Eating Raw

There's nothing better than a ripe tomato fresh off the vine. Cucumbers, too, are most delicious peeled and sliced in the hands that picked them. And there's no way to improve on raw apples or berries or melons... unless it's mid-December and there's a foot of snow on the garden.

Some folks have discovered that many foods can be eaten raw and they're awfully excited. In urban America there's a new movement being dished up that advocates eating uncooked meals whenever possible. It's a radical idea, promoted by advocates who say the nutritional value of raw food is higher than cooked or processed foods and that their natural enzymes, critical to digestion, have not been destroyed.

There are others, of course, who say that this is bunk, but that hasn't slowed the movement or stifled the appetites of raw-foodists for unadulterated consumption.

The raw-food diet, which may eventually challenge the Atkins Diet for media attention, is made up of fruits, vegetables, nuts and seeds that have never been warmed above 116 degrees. Strict observers of the diet refuse all meat, poultry and dairy products and claim that eating raw foods gives them more energy, clearer skin, and a detoxified body free of cancer, arthritis and allergies. There's no way to argue with success when the success is inarguable.

Roxanne Klein, a leading chef in the raw-foods movement and co-author of the cookbook "Raw," explains: "I love the sensual experience of eating foods in their natural state, and I love the way eating them makes me feel."

I know what she means. Nothing tastes as good or makes me feel better than fresh-picked raspberries or wild huckleberries. I welcome raw walnuts, almonds, chestnuts, cherries, celery, carrots, peaches, kiwis, oranges, bananas, snow peas and dozens of other foods. Dried fruits like dates, raisins and figs are great as well.

But a raw potato is no treat, nor will I sink my teeth into a fresh-picked squash or eggplant.
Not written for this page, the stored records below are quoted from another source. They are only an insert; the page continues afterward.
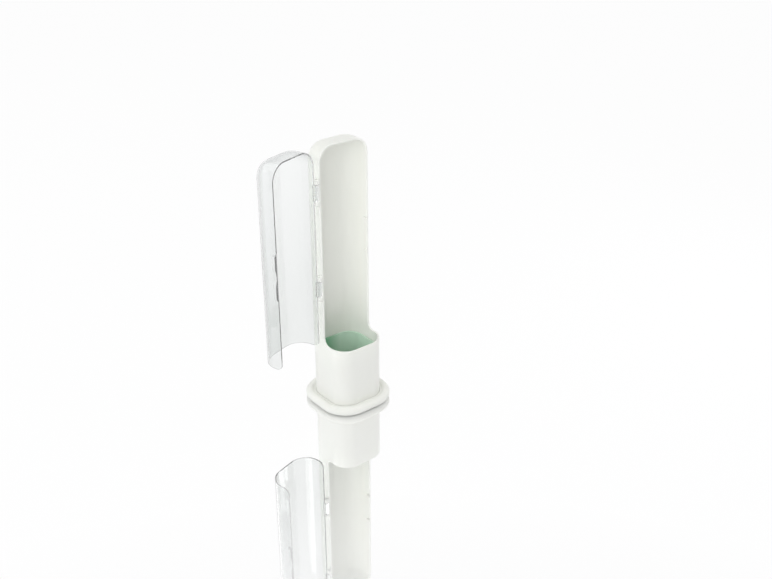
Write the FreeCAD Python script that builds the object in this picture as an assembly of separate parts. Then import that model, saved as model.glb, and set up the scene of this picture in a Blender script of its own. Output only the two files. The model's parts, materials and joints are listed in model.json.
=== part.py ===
"""Herb keeper: a rounded-square case with a clear swing door, a water cup and a plug-in foot.

The origin is the centre of the face the keeper stands on. +Z is up, the door side faces -Y and the
hinge is on the -X edge. The door is drawn shut and then swung to the angle at which it stands.
"""
import FreeCAD, Part
import math
import os

# Case: outline, heights and wall
CASE_WIDTH = 64.0
CASE_DEPTH = 64.0
CASE_CORNER_RADIUS = 21.0
CASE_TOP = 308.0
TOP_RADIUS_STEP = 2.0
CASE_WALL = 2.3
RIM_HEIGHT = 78.0
RIM_BLEND_RADIUS = 8.0

# Door
DOOR_WALL = 1.5
DOOR_GAP = 0.4
DOOR_OPEN_ANGLE = 164.0

# Hinge
BARREL_RADIUS = 2.5
BARREL_STANDOFF = 0.5
LOWER_HINGE_RISE = 70.5
UPPER_HINGE_DROP = 48.5
KNUCKLE_LENGTH = 17.5
LUG_LENGTH = 5.0
KNUCKLE_END_GAP = 0.3
PIN_RADIUS = 1.0
PIN_RUNNING_GAP = 0.05
PIN_END_RECESS = 0.3
PIN_CHAMFER = 0.25
LEAF_WALL_OVERLAP = 1.0

# Finger pull on the door's free edge, and the catch tabs behind it
PULL_CENTRE_RISE = 110.0
PULL_LENGTH = 55.0
PULL_DEPTH = 4.0
PULL_PROUD = 2.2
PULL_END_RADIUS = 1.6
SCOOP_LENGTH = 20.0
SCOOP_DROP = 1.4
TAB_THICKNESS = 1.6
TAB_REACH = 3.0
TAB_ROOT_LENGTH = 4.0
TAB_LENGTH = 16.0
TAB_GAP = 0.35

# Foot: lip, plate, shallow socket round the case and the plug that enters it
LIP_RADIUS = 5.0
LIP_OVERHANG = 11.6
LIP_FLOOR_GAP = 0.5
PLATE_BOTTOM = 1.4
PLATE_TOP = 6.0
SOCKET_RISE = 2.6
SOCKET_GAP = 0.2
PLUG_HEIGHT = 8.0
PLUG_WALL = 2.0
PLUG_GAP = 0.3

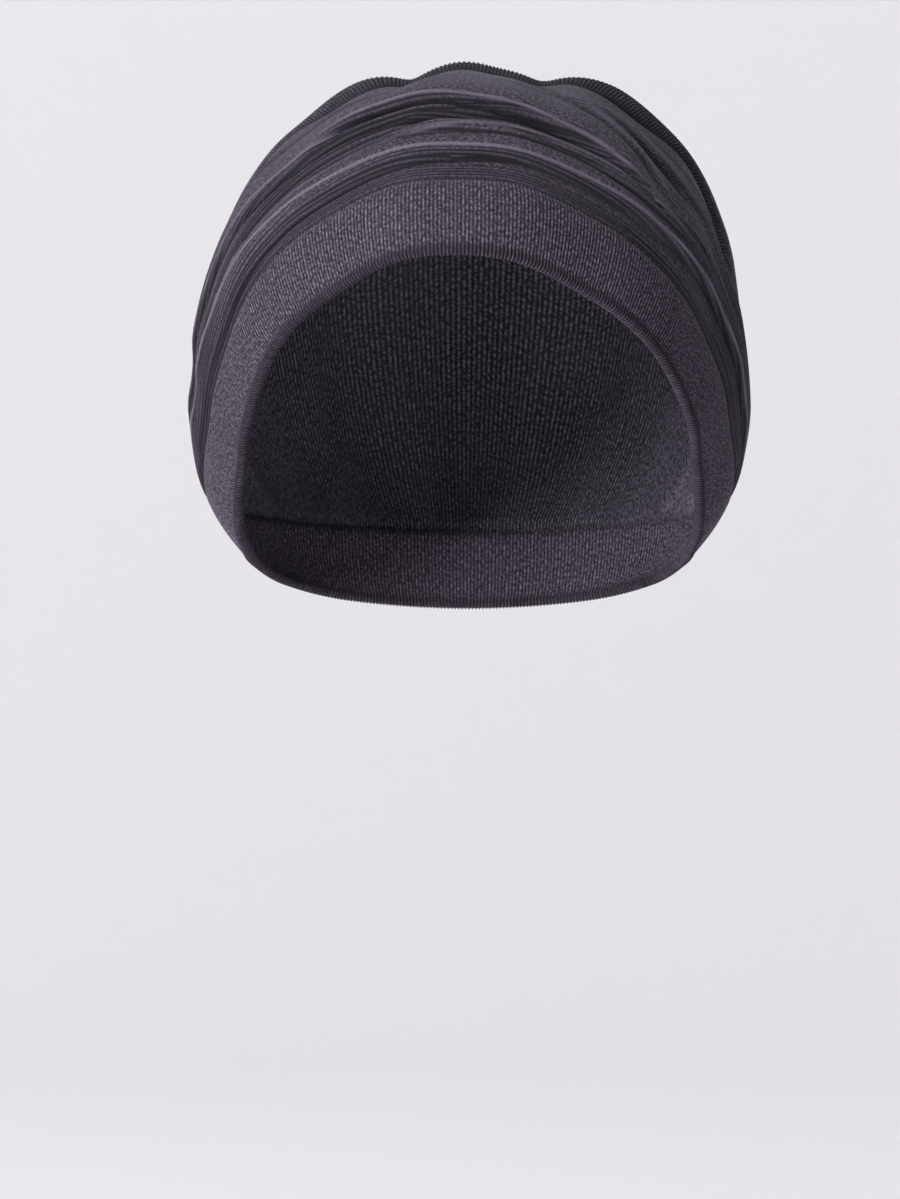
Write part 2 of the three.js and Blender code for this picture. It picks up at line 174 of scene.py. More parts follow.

I'd rather have my onions sauteed, thank you, and I don't really consider beets edible under any circumstances.

These are personal preferences, certainly, and raw-foodists obviously have them as well, but what strikes me about the raw-food diet is that in order to be practical it requires not only a powerful blender, but also a semi-tropical climate and better grocers than we have around here. There's not much harvested in these northern climes between October and May, so anything "raw" must either store well or be trucked in from outside, and it's well known that produce begins to lose nutrients and phytochemicals as soon as it's picked. Wait too long and any produce will lose its appeal, nutritionally or otherwise.

Like those folks who advocate eating only locally produced foods, the raw-food purists would limit us either to a primal diet of bitter roots and small grains for the winter months or a six-month sabbatical in Hawaii.

Klein and her Raw co-author, Charlie Trotter of the restaurant Charlie Trotter’s in Chicago, have recognized that in the real world raw foods will not be consumed unless tastefully presented and artfully flavored. They have elevated raw-food cuisine to its heights with a landmark collection of over 100 recipes, splendidly illustrated and accompanied by assembly instructions and wine notes.

Their entrees include "Bleeding Heart Radish Ravioli with Yellow Tomato Sauce" and "Stuffed Squash Blossoms with Curried Parsnip Puree and Tobacco Onions." Tobacco Onions? Try asking for that at your local IGA!

And then for dessert we have "Fig Napoleon with Honey Pastry Cream and Basil" or "Watermelon Soup with Sharlyn Melon Granite and Micro Mint."

It's hard to image what any of these dishes would look or taste like, but they are all prepared with uncooked ingredients without the use of a stove or microwave or any other nutrient-destroying heat source. They demand ingredients and time-consuming techniques unfamiliar and unavailable to many chefs and most home-based gourmets, but they are neverthless inspirational, healthy and worthy of our admiration and emulation.